The apostolic will be proven not only by the emergence of ministry but of apostolic ministry. (Drawing a large crowd is not necessarily apostolic but can be evangelistic; harnessing the crowd to be societal transformers is what makes it apostolic.)
10. Apostolic truth produces blueprints and a proper foundation based on enduring principles
In 1 Corinthians 3 Paul calls himself a wise master builder (architect), which indicates that apostolic theology includes designing a blueprint that will lay a proper foundation for individuals and organizations.
Many make the mistake of going off into strange doctrines or getting distracted with numerous projects and programs while missing the simplicity of the gospel of Christ (2 Cor. 11:1-3).
Apostolic theology is one that works through the local church and focuses on winning the lost, equipping them, and sending them out to transform the world; apostolic leaders are not interested in any doctrine or program that does not point to this foundational work. Not only that, but they are able to design a plan for a network of churches that uniquely fits the contexts of their cultures, cities and nations. The principles they build upon are universal biblical principles that pastors, evangelists, and teachers can build upon and enable the saints to flourish in.

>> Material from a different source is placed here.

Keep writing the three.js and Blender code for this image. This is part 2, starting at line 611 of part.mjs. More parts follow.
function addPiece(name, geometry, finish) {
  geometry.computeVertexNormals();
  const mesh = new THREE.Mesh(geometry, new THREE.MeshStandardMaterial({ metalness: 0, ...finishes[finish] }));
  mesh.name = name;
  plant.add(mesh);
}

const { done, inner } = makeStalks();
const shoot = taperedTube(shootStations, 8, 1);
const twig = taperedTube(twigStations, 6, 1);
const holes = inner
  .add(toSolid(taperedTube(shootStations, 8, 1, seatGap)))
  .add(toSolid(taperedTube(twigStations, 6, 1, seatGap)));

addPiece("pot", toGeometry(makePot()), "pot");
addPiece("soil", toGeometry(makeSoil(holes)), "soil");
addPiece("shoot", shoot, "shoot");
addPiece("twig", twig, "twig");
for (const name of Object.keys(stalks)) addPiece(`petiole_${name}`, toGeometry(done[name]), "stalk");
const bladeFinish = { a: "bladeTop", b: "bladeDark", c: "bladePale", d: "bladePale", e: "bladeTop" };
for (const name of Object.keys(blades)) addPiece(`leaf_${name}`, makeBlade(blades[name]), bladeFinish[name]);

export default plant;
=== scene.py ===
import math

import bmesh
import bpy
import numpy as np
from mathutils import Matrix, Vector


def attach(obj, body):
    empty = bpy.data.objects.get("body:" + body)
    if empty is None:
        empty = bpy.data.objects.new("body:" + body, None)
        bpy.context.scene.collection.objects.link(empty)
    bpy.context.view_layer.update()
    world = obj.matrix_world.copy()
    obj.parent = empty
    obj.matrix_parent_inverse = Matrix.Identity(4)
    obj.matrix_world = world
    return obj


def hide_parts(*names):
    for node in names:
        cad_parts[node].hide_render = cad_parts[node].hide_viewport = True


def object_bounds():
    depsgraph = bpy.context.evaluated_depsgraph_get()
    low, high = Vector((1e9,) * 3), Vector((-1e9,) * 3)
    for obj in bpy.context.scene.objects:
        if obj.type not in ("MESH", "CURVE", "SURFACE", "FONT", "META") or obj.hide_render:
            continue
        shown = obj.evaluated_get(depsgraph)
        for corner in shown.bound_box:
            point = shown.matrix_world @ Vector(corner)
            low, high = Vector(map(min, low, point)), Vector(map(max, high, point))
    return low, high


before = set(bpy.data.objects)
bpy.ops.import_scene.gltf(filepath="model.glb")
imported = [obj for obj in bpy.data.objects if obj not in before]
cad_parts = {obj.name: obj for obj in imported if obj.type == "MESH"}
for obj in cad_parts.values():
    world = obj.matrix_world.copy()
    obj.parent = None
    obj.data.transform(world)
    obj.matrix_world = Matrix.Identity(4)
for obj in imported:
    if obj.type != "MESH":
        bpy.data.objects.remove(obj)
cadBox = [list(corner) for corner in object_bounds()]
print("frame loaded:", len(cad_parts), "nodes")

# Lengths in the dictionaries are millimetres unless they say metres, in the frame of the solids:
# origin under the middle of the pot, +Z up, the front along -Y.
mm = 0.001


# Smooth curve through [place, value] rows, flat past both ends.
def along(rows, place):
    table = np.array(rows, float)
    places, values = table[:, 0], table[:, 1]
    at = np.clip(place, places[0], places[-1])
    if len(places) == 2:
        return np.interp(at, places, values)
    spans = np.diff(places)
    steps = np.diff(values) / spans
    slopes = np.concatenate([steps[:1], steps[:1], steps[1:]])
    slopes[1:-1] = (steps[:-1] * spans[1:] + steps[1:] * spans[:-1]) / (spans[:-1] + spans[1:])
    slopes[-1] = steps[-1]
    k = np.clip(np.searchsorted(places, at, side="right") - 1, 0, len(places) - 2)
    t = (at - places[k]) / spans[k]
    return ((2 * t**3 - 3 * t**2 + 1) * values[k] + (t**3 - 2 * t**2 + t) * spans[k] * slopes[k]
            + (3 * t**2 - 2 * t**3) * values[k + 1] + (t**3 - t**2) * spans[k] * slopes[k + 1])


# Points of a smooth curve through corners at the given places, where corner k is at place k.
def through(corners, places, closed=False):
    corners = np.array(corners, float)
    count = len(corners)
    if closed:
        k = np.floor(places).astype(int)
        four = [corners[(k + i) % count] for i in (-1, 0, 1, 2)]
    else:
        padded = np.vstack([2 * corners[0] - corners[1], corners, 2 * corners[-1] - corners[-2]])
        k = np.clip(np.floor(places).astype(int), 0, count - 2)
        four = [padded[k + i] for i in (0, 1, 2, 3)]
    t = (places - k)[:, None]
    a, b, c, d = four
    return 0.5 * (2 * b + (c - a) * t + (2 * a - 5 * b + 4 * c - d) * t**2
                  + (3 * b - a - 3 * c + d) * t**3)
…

11. Apostolic truth includes a strong prophetic discernment of the will of God
The Apostle Peter was the first person to receive a spiritual revelation of the identity of Jesus (Matthew 16).

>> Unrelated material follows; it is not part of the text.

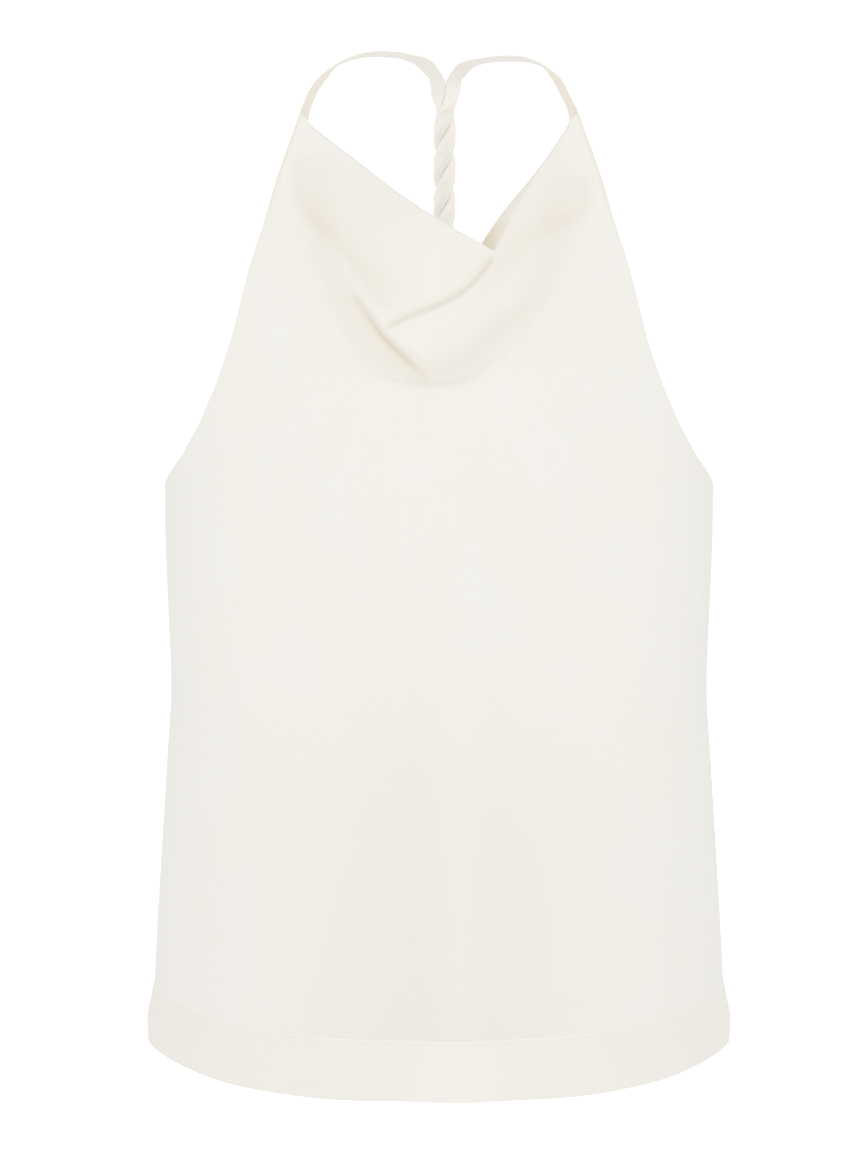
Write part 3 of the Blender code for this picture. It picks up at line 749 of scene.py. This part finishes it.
back_girth = full_girth(BACK_CELLS)
rise = np.cos(back_girth / MEAN_RADIUS) ** BACK_PEAK_SHARPNESS
back_top = UNDERARM + (BACK_PEAK - UNDERARM) * rise
back_low = HEM_SEAM_SIDE - TUCK
up = np.linspace(0, 1, BACK_ROWS + 1)[:, None]
back_height = back_low + (back_top - back_low) * up
back_places = np.stack([np.broadcast_to(back_girth, back_height.shape), back_height], axis=-1)[:, ::-1]
back_points, back_shades = back_face(back_places[..., 0], back_places[..., 1])
back_grid = (back_points, back_places, back_shades)
back_cloth = cloth_piece("back_cloth", [with_turnings(*back_grid), top_turning(*back_grid)])

# %% [markdown]
# ## The hem bands
#
# The hem is a band of doubled cloth. It stands slightly proud of the body, so its top edge catches the light,
# and a painted highlight there makes a thin bright line. A row of stitches runs just below it. Each band is
# one sheet that starts under its top edge, rolls over it, runs down the outside, round the fold at the bottom
# and up inside.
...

Paul’s apostolic ministry was not given to him by men but by a revelation of Jesus Christ (Galatians 1). Paul was led to Western Europe instead of Asia due to a vision he had while sleeping (Acts 16). He regularly had visions that instructed him on what to do in challenging situations (Acts 18:9; 27:23). Even his apostolic mandate had strong prophetic implications (Acts 22:14-15).

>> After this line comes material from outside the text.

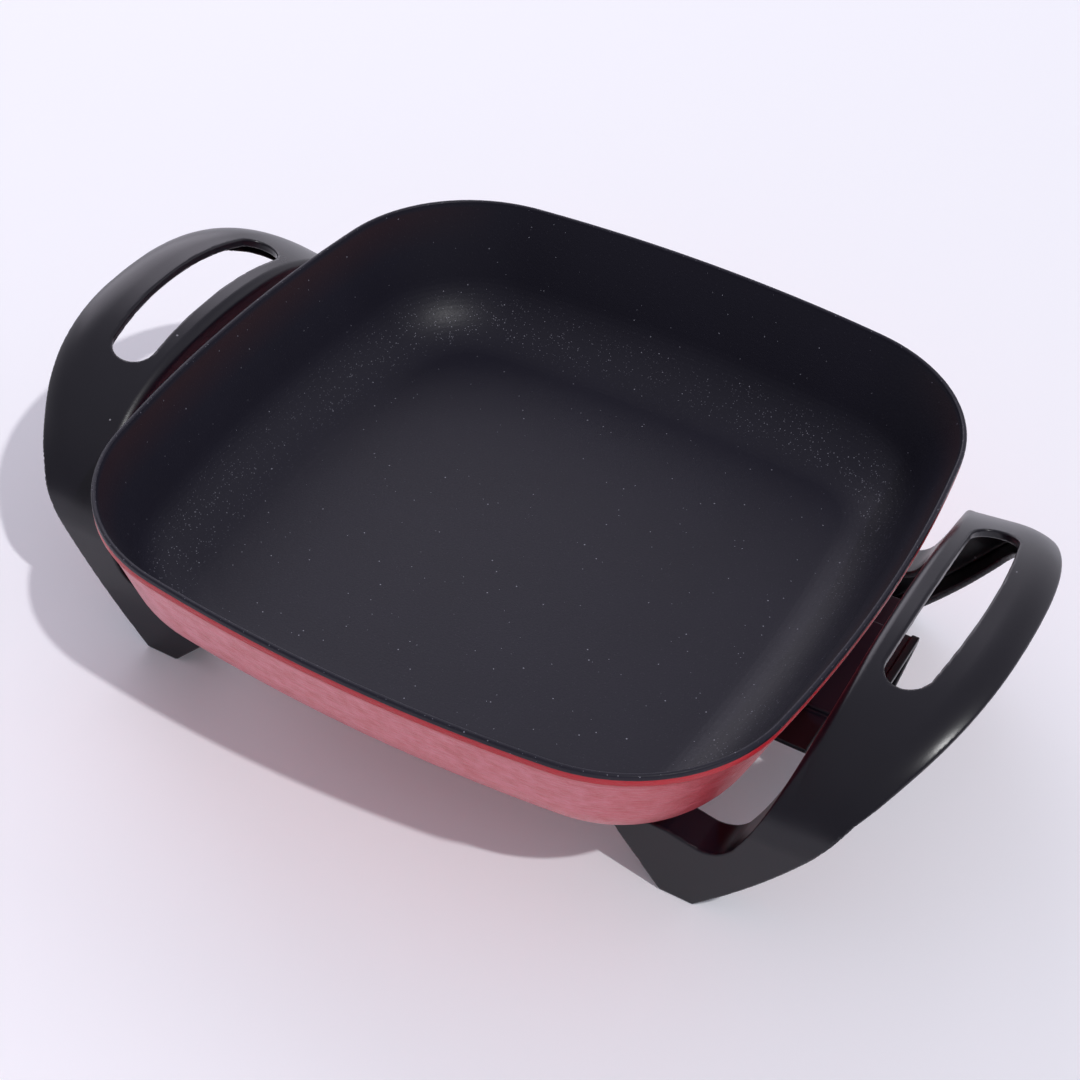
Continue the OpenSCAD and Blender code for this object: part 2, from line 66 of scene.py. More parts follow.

It is my experience that apostolic truth includes strategy that emanates directly from the Spirit of God and not from mere intellect.
True apostolic leaders need to be continually led by the Spirit and not by mere emotion, circumstances or other people’s opinions. Thus apostolic theology depends greatly on the prophetic to work.
12. Apostolic truth is one that has convening influence to determine the direction of the church
In Acts 15 we see the first general council of the church in which all the apostolic leaders from the entire world convened to decide the doctrine regarding non-Jewish believers in Messiah.
Apostolic truth is not just a concept but also a true influence over a region and/or a movement of churches. In this instance we see Peter, James and John convening a meeting with Paul and other key apostles.
It is my experience that apostolic truth must include convening power in particular spheres of influence as we read in 2 Corinthians 10:10-14. Each community should have at least one leading apostle who has convening power to direct the movement of the Body of Christ. In large cities such as New York, which has numerous networks, denominations and ethnic groups, there will likely be several key apostolic leaders with convening influence.
Also, this general council shows how all the apostles were accountable; they could not teach or preach anything they wanted. The one with the most convening authority was James, the half-brother of the Lord Jesus, who seemed to have the final say over everyone else.